What you are asked to do:
Reproduce only the lines from the one containing "for piece in" through the one containing "obj.parent = empty", exactly as written and with both ends included.

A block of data
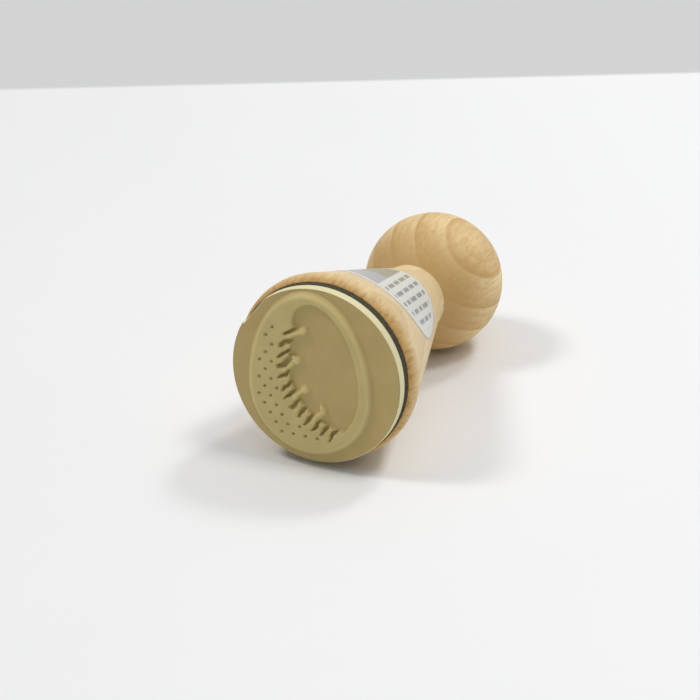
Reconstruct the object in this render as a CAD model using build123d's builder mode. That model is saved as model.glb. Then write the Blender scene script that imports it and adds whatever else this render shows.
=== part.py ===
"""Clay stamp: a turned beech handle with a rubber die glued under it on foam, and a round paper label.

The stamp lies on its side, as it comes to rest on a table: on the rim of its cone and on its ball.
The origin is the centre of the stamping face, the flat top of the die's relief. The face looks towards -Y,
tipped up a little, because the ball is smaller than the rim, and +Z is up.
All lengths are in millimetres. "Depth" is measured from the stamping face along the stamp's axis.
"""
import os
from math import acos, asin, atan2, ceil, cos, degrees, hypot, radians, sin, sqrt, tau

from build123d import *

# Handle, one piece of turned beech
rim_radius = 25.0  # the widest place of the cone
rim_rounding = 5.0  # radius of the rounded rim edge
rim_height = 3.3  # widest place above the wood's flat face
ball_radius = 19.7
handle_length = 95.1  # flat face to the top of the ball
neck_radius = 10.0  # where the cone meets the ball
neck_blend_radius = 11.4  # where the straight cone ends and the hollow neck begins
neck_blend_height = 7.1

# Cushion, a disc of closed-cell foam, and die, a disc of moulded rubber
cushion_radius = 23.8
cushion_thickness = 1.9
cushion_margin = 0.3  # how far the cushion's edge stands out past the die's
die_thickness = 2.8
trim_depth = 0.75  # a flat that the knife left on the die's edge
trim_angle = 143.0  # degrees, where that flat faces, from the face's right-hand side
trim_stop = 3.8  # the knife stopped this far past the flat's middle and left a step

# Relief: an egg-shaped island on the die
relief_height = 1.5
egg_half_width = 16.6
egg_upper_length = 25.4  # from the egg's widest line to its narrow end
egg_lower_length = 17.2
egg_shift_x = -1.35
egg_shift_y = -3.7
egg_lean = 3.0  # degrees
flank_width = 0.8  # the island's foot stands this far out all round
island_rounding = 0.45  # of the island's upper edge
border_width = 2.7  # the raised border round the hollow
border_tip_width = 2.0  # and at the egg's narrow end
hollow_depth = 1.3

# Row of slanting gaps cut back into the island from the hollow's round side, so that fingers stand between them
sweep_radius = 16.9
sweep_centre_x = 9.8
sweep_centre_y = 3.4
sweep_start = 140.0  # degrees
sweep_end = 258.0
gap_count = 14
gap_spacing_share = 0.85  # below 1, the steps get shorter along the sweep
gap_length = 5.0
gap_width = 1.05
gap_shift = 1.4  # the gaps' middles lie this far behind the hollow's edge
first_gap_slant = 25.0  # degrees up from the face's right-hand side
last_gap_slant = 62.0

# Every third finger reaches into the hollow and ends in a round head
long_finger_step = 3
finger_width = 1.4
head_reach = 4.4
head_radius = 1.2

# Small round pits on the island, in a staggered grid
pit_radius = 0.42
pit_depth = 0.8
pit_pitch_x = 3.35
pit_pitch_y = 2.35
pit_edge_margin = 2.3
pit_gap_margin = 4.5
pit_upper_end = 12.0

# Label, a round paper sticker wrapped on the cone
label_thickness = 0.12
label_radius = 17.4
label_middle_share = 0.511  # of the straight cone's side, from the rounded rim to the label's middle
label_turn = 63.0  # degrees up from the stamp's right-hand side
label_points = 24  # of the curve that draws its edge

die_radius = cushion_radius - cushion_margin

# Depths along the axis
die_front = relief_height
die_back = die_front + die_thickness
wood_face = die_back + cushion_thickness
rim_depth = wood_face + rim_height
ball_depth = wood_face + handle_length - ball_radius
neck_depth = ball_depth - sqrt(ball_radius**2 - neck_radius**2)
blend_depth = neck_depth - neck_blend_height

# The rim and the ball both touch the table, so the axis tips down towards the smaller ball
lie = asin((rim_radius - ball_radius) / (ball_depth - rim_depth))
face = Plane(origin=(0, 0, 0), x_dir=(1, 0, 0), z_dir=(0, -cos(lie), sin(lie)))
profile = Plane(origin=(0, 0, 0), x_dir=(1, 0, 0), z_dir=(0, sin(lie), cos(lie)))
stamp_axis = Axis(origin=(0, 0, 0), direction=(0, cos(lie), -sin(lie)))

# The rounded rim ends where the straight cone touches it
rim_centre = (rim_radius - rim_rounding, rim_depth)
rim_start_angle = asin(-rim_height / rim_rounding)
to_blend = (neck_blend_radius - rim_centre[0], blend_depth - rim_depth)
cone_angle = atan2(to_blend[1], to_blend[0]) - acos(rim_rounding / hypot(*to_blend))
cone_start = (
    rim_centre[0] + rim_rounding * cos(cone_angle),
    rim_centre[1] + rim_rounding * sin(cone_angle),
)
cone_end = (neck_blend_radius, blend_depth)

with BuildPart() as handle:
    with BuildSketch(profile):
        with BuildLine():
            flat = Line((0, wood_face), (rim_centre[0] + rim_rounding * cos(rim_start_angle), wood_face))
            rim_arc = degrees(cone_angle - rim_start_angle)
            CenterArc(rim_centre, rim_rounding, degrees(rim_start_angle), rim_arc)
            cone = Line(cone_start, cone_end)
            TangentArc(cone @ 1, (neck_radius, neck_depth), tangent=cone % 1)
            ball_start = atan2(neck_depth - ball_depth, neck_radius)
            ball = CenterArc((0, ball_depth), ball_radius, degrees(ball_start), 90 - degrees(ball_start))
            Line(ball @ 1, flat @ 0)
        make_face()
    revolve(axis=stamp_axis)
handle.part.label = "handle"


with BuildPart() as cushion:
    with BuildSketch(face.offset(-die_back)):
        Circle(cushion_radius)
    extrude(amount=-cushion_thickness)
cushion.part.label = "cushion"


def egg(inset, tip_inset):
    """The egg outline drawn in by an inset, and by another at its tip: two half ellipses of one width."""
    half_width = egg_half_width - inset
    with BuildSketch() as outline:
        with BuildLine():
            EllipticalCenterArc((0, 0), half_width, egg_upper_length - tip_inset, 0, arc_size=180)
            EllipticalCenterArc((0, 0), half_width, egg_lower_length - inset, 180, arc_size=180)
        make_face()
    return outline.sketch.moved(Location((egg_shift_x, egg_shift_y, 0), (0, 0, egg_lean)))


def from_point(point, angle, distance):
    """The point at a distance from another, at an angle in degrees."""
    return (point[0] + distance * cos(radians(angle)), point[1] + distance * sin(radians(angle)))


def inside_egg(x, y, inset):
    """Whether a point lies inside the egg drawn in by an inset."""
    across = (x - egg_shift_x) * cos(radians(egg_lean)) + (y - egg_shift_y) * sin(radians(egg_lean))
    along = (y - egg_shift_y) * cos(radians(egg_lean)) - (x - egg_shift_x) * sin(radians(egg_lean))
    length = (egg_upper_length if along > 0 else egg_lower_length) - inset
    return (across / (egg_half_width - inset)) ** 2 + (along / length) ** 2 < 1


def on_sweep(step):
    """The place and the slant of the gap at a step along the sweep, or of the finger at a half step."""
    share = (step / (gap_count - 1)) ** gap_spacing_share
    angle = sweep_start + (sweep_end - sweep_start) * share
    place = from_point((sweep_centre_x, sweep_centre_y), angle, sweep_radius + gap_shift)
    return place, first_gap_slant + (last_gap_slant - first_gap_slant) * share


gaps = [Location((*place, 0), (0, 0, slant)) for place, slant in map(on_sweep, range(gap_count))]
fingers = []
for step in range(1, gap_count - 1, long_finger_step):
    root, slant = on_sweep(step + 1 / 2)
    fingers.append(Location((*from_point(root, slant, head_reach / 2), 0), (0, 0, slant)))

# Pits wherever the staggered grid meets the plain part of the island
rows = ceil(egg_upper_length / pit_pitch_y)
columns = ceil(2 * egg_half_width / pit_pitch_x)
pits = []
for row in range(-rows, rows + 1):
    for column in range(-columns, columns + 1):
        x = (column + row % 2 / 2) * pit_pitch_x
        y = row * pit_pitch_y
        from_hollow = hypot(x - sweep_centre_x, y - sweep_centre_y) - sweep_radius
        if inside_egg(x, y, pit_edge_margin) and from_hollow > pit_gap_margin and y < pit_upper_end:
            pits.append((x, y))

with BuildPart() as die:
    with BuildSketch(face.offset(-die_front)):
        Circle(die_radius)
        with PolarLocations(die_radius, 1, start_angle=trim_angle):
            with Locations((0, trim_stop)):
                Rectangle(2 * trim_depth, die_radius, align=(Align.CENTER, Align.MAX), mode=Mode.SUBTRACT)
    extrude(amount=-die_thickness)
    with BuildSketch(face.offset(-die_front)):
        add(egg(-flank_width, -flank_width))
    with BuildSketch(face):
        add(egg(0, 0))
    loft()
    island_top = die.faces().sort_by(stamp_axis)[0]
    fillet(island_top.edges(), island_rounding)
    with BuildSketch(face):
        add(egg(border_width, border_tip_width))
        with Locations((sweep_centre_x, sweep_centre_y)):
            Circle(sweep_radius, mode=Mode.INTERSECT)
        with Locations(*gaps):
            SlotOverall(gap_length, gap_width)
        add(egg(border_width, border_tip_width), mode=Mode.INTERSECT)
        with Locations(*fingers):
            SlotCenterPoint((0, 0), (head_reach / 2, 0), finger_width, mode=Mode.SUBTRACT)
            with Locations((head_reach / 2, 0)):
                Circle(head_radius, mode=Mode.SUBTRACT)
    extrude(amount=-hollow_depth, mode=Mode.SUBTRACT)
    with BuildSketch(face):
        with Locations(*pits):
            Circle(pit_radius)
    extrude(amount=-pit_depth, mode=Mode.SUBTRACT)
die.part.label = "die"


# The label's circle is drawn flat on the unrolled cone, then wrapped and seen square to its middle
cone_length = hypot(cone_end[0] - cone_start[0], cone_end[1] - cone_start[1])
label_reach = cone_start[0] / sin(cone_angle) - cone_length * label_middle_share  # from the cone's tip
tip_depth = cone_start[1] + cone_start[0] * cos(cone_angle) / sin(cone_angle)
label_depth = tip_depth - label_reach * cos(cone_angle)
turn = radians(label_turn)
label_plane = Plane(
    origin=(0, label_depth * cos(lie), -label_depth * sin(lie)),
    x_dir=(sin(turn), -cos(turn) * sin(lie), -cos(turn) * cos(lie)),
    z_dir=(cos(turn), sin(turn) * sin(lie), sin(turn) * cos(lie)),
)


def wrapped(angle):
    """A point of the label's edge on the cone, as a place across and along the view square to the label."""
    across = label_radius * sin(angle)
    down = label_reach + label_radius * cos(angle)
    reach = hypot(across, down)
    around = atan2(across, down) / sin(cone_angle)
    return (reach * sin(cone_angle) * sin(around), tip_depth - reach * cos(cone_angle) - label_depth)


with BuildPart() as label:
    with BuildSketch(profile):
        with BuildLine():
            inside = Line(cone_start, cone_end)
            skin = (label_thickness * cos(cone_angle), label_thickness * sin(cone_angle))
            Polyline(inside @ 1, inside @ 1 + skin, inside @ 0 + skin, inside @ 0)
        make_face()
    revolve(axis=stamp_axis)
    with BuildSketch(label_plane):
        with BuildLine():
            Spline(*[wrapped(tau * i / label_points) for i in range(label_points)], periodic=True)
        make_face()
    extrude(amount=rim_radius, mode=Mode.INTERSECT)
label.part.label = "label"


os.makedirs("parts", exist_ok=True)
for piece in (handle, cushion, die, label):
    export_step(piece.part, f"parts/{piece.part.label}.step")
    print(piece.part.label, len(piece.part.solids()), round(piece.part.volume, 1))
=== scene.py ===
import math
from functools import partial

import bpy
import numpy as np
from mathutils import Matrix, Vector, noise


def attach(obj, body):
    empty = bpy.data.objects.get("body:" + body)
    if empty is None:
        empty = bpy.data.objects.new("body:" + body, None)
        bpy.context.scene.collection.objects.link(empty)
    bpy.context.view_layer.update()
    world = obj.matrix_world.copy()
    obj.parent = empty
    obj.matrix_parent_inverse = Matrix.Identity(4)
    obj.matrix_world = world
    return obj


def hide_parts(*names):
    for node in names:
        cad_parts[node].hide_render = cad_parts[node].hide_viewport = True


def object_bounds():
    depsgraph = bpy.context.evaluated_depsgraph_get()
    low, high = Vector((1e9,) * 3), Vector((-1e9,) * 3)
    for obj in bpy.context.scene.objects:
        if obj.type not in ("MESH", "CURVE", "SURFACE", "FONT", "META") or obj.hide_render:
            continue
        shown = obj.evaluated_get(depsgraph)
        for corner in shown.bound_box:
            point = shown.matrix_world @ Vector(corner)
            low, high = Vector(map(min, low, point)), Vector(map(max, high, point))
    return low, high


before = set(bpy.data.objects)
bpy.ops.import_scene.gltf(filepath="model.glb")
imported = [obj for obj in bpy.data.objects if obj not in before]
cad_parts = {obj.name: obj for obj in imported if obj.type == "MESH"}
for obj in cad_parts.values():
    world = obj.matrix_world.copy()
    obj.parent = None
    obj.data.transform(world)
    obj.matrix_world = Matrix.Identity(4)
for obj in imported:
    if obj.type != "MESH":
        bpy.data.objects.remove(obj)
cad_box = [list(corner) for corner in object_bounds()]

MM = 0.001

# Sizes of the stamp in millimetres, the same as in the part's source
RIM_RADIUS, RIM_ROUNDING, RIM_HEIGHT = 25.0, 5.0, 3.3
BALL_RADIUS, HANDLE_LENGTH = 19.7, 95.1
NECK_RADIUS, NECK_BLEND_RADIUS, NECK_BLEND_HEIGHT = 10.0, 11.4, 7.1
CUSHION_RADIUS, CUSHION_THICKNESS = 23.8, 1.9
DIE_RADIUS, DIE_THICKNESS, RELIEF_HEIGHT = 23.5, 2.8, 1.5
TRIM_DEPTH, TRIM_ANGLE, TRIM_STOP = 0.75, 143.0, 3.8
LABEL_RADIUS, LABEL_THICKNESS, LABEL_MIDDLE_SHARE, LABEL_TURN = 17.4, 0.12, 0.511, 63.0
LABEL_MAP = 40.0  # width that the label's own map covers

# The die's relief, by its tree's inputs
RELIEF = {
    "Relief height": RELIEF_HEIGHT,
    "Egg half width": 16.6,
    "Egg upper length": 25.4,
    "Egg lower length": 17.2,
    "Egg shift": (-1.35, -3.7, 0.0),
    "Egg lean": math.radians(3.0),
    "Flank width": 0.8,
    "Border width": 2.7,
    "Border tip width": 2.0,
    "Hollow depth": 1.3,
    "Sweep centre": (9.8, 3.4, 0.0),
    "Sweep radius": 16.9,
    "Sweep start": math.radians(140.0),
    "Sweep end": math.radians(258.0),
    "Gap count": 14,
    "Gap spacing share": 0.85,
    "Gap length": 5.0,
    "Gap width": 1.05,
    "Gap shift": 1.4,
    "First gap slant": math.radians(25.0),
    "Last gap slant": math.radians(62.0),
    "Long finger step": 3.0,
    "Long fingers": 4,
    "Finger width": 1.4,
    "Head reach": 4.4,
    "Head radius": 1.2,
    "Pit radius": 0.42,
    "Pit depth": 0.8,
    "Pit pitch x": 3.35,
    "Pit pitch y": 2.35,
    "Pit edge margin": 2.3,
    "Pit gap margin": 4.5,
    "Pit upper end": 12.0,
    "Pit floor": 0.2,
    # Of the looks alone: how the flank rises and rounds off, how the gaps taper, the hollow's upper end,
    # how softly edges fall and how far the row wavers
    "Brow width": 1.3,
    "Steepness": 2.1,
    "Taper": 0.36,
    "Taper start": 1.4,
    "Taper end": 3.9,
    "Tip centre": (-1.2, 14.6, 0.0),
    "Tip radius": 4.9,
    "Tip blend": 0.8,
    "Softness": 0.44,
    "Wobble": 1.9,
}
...
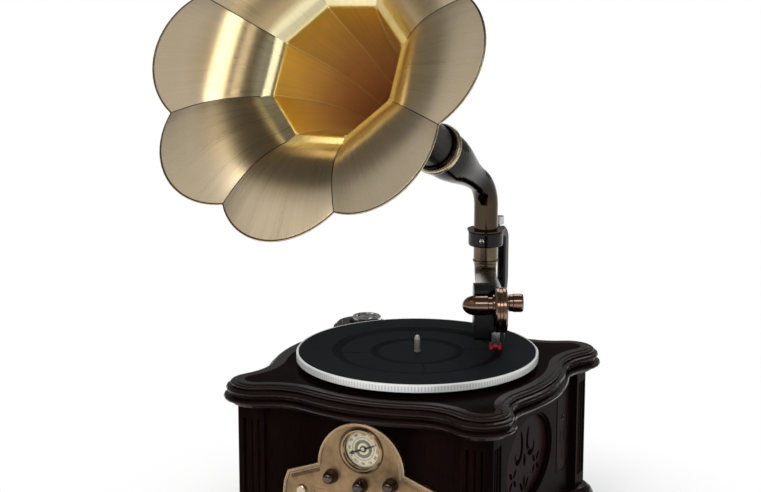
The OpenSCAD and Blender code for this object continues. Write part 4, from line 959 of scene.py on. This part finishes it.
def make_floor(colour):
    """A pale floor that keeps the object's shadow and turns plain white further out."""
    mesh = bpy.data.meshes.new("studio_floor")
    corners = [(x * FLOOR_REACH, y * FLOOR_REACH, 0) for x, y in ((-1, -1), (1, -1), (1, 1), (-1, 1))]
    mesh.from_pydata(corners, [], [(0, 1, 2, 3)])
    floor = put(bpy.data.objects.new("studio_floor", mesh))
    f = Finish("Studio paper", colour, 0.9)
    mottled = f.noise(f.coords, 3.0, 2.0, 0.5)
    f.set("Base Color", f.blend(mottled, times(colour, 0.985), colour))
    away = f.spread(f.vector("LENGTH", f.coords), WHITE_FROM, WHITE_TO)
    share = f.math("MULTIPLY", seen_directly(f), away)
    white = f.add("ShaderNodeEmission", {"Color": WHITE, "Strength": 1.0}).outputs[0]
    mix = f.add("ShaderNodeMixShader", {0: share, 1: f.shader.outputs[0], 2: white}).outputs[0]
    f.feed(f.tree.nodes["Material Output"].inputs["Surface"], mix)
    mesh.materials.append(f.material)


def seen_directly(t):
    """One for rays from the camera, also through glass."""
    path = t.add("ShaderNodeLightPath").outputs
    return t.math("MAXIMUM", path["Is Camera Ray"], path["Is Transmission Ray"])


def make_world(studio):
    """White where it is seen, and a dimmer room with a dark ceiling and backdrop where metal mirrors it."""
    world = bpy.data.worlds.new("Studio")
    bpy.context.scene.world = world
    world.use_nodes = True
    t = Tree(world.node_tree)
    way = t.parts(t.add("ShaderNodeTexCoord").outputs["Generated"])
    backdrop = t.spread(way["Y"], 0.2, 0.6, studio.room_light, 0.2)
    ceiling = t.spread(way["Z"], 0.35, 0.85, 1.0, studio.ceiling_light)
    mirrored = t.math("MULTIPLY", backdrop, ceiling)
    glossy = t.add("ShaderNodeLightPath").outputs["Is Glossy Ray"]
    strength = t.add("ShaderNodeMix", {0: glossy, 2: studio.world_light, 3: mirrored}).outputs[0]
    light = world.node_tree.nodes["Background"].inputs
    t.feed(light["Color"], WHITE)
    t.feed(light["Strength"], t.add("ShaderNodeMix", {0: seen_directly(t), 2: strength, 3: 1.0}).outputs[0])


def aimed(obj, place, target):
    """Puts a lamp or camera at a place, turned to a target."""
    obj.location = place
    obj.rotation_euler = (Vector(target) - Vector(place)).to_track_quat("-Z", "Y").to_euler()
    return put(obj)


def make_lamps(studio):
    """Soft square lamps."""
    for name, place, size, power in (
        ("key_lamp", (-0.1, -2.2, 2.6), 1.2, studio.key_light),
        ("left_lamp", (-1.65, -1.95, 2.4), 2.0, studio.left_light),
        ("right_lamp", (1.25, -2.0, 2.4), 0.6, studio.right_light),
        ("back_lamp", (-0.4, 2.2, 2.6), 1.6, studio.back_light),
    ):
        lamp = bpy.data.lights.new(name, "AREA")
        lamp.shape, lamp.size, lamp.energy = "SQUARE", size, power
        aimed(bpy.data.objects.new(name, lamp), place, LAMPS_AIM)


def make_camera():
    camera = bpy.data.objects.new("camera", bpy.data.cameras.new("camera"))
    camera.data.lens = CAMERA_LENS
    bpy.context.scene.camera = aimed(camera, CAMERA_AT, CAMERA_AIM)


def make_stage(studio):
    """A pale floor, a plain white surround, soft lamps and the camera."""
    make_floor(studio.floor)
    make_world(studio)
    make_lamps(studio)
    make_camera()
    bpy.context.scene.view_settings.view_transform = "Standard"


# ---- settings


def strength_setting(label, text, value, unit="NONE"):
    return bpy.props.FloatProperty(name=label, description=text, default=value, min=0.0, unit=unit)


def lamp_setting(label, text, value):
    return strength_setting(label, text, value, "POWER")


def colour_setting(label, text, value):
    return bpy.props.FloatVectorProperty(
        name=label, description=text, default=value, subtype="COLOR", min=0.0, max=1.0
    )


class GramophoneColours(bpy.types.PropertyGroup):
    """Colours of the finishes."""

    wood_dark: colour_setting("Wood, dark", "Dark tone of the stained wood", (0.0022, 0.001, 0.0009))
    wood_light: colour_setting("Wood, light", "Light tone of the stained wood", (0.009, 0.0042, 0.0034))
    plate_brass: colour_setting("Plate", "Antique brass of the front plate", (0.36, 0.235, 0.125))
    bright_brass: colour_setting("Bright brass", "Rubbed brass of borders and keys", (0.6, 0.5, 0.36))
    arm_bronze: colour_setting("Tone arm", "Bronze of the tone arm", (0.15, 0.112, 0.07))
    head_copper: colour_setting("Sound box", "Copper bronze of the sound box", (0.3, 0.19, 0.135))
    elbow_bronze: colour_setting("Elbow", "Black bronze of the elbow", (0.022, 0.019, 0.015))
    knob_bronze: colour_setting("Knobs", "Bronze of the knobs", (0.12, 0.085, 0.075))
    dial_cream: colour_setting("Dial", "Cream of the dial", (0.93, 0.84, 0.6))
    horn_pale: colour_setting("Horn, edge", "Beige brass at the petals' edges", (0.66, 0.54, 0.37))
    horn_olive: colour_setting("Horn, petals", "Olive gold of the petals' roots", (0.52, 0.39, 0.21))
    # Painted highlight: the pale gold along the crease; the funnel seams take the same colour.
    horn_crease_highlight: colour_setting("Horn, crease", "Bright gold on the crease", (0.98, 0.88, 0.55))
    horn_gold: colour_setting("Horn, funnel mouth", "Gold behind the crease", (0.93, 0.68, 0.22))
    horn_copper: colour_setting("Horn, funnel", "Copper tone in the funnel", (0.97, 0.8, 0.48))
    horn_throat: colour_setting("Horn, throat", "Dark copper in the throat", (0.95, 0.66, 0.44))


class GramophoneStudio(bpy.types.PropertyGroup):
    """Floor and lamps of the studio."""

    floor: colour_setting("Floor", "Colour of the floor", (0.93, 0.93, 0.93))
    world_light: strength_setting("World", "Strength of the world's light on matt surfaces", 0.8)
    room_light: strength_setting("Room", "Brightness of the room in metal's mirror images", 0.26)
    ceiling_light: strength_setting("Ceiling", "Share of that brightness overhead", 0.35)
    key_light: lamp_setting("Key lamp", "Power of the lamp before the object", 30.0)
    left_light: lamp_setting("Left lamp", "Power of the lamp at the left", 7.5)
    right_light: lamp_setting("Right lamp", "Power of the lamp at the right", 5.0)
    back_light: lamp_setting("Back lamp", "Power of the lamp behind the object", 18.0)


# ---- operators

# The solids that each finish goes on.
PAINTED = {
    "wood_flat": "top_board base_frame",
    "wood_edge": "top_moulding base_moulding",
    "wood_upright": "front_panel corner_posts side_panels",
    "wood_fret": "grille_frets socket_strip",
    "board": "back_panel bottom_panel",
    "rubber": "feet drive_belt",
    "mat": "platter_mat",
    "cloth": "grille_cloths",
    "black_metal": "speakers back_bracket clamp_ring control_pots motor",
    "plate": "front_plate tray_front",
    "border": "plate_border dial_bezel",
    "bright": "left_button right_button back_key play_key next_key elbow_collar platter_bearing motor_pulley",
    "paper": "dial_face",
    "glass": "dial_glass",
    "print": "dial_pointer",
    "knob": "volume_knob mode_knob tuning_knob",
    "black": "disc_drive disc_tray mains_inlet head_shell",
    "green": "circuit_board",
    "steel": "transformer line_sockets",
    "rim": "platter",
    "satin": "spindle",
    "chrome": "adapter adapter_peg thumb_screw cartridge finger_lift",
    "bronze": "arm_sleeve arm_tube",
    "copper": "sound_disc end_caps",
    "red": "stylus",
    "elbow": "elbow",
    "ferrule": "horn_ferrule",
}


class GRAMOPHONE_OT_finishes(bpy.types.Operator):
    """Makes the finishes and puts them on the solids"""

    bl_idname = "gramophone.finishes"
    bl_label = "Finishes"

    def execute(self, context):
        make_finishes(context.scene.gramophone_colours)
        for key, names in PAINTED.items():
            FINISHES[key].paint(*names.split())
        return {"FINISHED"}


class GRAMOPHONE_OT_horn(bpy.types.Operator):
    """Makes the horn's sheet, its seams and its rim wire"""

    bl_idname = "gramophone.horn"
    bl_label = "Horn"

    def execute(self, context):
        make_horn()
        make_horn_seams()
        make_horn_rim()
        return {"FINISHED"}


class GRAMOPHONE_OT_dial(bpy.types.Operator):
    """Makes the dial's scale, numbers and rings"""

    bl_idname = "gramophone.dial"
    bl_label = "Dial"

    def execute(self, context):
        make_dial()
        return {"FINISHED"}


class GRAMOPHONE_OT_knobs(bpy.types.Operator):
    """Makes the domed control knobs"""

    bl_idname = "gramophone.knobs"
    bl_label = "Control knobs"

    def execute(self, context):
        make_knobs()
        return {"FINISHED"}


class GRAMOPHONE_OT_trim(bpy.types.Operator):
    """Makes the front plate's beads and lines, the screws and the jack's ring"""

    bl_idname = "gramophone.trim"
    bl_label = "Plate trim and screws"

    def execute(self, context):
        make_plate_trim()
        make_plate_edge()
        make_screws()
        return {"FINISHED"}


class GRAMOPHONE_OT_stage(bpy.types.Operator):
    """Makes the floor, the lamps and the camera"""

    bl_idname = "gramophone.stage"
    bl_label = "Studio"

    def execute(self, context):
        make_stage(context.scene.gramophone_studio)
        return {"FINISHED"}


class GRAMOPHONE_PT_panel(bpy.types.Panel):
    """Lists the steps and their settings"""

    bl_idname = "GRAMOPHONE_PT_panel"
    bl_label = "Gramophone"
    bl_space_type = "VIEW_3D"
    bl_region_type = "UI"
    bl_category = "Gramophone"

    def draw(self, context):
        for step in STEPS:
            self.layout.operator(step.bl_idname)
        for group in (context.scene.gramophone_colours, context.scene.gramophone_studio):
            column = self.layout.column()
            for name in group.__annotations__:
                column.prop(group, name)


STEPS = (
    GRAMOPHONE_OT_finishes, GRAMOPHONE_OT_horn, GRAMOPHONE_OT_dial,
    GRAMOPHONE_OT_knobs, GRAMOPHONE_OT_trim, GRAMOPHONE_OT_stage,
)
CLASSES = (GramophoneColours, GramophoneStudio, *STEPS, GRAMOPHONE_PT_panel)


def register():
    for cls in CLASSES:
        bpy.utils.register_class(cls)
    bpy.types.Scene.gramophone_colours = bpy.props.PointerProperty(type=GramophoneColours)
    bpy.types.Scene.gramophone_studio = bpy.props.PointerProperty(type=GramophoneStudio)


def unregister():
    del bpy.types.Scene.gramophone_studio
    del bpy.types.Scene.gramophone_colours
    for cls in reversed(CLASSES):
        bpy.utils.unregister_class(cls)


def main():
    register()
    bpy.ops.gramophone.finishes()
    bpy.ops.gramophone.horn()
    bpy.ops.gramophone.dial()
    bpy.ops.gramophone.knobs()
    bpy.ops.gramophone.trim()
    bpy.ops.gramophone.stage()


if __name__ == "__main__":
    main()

Task result:
for piece in (handle, cushion, die, label):
    export_step(piece.part, f"parts/{piece.part.label}.step")
    print(piece.part.label, len(piece.part.solids()), round(piece.part.volume, 1))
=== scene.py ===
import math
from functools import partial

import bpy
import numpy as np
from mathutils import Matrix, Vector, noise


def attach(obj, body):
    empty = bpy.data.objects.get("body:" + body)
    if empty is None:
        empty = bpy.data.objects.new("body:" + body, None)
        bpy.context.scene.collection.objects.link(empty)
    bpy.context.view_layer.update()
    world = obj.matrix_world.copy()
    obj.parent = empty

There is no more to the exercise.